• GIVEN RECORDS
================
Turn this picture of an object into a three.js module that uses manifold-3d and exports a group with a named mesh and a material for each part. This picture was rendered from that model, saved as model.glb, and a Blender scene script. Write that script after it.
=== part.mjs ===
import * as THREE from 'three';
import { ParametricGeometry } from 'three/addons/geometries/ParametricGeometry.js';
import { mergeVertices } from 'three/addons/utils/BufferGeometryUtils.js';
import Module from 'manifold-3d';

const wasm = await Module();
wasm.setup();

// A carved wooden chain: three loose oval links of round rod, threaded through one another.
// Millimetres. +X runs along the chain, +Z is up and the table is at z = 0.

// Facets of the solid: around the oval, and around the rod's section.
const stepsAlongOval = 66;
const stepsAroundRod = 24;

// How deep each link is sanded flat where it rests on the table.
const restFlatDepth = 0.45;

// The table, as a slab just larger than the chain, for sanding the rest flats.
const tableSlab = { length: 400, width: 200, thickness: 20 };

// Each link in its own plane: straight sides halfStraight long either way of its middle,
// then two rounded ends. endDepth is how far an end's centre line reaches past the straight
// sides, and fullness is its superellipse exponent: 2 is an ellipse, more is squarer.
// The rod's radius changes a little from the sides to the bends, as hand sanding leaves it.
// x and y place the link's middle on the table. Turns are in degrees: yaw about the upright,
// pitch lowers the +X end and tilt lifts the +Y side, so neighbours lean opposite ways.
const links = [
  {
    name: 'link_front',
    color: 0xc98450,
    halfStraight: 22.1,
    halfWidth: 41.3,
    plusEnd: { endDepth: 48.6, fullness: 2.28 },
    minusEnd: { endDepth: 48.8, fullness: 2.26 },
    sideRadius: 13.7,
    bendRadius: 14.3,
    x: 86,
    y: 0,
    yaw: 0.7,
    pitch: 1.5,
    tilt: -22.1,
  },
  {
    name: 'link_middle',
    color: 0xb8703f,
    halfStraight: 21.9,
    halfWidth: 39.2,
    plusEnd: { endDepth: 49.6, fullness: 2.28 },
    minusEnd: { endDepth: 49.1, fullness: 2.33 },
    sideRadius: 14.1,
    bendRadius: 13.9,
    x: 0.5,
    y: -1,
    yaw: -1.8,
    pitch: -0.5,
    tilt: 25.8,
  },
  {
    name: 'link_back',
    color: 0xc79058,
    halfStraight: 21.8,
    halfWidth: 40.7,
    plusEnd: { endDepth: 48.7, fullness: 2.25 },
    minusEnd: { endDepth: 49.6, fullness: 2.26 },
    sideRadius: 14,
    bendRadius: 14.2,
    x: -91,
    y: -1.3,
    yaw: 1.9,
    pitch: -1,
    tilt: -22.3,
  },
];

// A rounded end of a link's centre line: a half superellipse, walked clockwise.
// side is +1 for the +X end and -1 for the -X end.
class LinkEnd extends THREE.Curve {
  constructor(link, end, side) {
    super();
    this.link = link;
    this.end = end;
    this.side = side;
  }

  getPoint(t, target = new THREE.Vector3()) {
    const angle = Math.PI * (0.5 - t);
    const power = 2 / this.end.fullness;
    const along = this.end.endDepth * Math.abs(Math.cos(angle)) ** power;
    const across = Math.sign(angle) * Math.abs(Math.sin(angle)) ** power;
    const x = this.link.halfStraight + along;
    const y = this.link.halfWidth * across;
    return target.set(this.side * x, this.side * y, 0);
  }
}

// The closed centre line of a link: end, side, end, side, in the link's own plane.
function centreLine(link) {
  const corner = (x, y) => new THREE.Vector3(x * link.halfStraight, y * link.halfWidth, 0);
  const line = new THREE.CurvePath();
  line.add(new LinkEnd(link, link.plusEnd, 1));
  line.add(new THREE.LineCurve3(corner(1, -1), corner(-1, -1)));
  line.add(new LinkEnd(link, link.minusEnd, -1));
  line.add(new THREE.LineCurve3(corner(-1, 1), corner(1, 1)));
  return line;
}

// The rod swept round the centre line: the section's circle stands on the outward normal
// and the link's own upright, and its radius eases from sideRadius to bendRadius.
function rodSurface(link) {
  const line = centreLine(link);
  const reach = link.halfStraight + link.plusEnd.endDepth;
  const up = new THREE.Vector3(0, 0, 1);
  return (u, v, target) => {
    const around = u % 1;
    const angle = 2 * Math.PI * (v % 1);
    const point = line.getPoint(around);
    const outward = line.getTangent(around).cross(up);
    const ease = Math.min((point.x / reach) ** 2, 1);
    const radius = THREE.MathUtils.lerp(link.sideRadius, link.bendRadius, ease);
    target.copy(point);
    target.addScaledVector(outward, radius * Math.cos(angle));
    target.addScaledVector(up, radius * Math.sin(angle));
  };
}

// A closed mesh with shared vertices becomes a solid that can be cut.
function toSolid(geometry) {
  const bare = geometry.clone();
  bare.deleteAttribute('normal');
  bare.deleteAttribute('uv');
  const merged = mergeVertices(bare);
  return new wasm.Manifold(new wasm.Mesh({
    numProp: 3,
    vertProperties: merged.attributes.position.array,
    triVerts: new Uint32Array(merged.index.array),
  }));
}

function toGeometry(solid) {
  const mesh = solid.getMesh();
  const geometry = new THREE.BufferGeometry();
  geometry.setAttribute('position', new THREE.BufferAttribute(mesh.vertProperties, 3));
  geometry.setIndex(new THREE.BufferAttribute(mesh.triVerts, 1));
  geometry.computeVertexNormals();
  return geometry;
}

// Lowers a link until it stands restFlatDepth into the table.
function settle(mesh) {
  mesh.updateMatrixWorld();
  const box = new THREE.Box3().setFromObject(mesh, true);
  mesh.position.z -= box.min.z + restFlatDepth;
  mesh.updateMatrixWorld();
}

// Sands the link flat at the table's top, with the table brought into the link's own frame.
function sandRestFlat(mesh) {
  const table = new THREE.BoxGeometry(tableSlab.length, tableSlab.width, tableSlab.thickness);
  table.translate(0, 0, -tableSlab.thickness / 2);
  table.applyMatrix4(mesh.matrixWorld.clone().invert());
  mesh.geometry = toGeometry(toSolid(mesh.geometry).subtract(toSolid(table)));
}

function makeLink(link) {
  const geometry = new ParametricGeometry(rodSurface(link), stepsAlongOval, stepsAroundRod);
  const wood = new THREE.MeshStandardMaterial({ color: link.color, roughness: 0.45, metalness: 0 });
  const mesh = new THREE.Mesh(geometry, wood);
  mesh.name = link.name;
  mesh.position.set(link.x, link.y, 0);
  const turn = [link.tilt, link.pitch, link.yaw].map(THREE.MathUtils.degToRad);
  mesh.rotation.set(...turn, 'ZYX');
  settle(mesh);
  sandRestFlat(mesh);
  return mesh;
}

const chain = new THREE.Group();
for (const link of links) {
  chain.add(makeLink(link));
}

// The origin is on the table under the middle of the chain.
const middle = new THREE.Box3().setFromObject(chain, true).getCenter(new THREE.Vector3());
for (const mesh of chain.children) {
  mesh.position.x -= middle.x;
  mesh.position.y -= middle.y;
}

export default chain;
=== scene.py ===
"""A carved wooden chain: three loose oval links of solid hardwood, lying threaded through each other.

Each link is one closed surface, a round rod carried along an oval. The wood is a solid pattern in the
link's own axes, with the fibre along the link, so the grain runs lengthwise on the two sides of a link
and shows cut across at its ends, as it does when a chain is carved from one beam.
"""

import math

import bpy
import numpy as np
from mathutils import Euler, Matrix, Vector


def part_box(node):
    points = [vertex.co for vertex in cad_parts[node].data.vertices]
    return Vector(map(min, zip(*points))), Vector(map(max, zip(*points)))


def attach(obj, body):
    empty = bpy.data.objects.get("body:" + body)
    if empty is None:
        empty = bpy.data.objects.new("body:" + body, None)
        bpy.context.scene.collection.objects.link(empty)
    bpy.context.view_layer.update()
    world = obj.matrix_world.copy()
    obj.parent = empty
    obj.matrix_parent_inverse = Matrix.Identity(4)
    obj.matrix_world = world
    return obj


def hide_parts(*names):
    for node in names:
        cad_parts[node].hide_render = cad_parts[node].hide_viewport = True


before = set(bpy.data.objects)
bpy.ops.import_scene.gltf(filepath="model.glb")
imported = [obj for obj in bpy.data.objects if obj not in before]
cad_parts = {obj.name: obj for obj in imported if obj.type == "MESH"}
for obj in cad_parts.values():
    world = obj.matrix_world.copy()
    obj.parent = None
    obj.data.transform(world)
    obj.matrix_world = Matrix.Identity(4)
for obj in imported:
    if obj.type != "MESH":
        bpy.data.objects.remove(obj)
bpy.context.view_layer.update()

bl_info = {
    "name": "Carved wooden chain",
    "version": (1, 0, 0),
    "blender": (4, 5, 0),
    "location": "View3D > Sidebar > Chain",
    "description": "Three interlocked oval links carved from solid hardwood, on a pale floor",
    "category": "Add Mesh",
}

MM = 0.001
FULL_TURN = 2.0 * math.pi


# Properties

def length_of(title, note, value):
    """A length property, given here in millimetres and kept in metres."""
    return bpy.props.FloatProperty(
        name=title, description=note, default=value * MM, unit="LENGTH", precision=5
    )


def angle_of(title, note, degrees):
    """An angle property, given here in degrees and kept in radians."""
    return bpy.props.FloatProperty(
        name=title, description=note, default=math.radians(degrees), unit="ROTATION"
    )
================
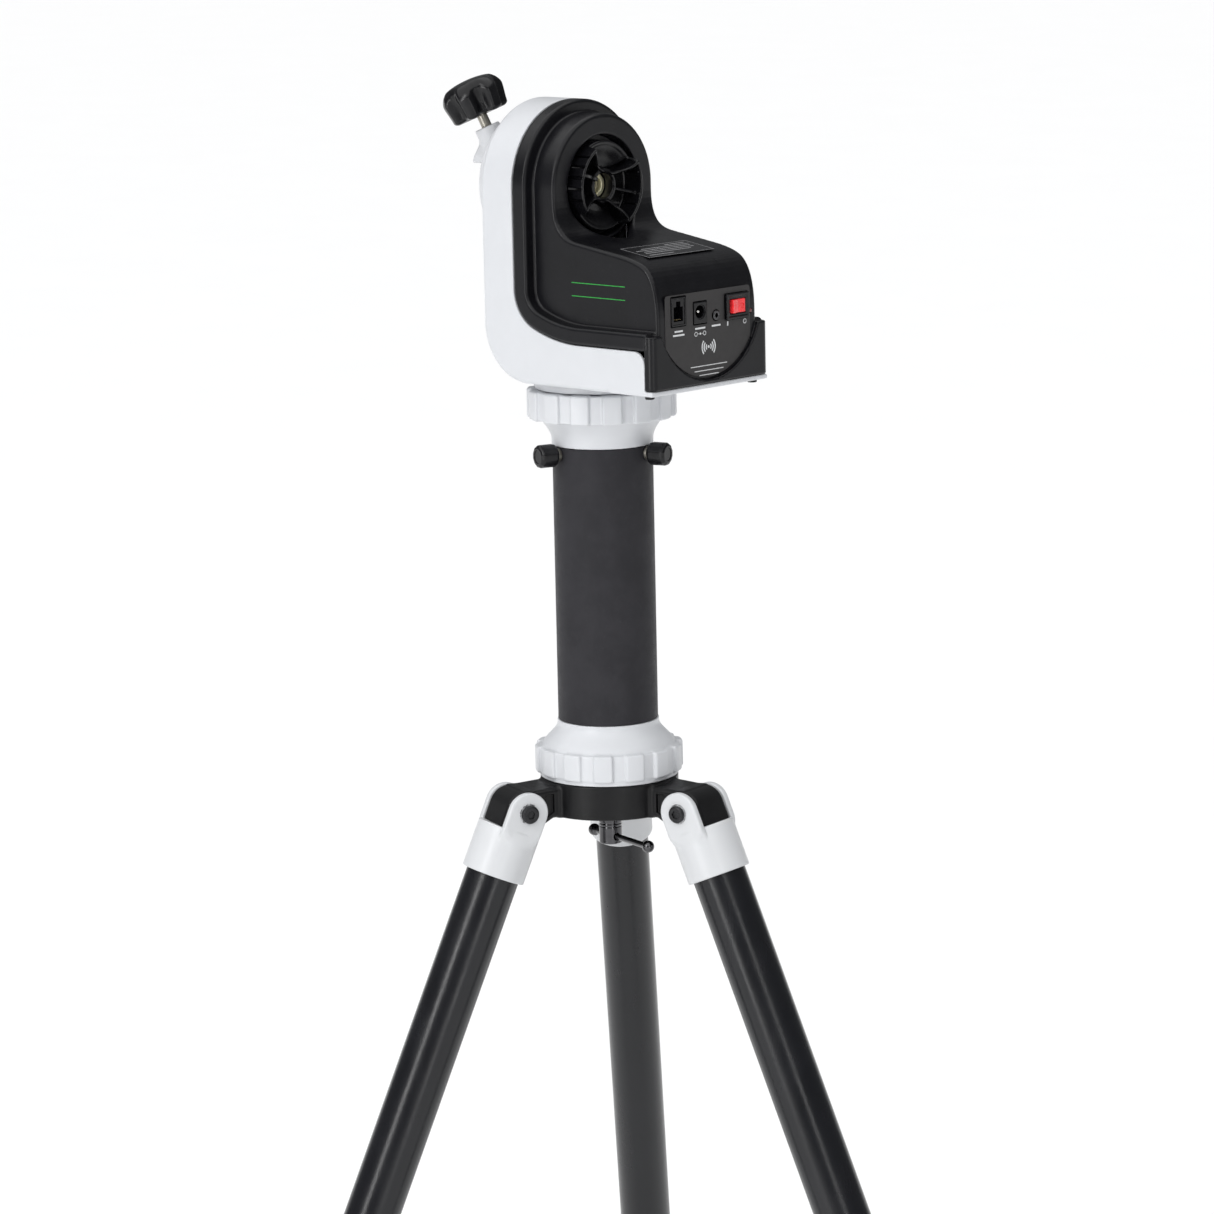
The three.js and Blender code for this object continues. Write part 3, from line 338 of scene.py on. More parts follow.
================
• GOAL
Transcribe each line of the data above, unaltered, from the one where "before = set(bpy.data.objects)" appears to the one where "obj.data.transform(world)" appears, inclusive of both.

• SOLUTION FOR THIS EXERCISE
before = set(bpy.data.objects)
bpy.ops.import_scene.gltf(filepath="model.glb")
imported = [obj for obj in bpy.data.objects if obj not in before]
cad_parts = {obj.name: obj for obj in imported if obj.type == "MESH"}
for obj in cad_parts.values():
    world = obj.matrix_world.copy()
    obj.parent = None
    obj.data.transform(world)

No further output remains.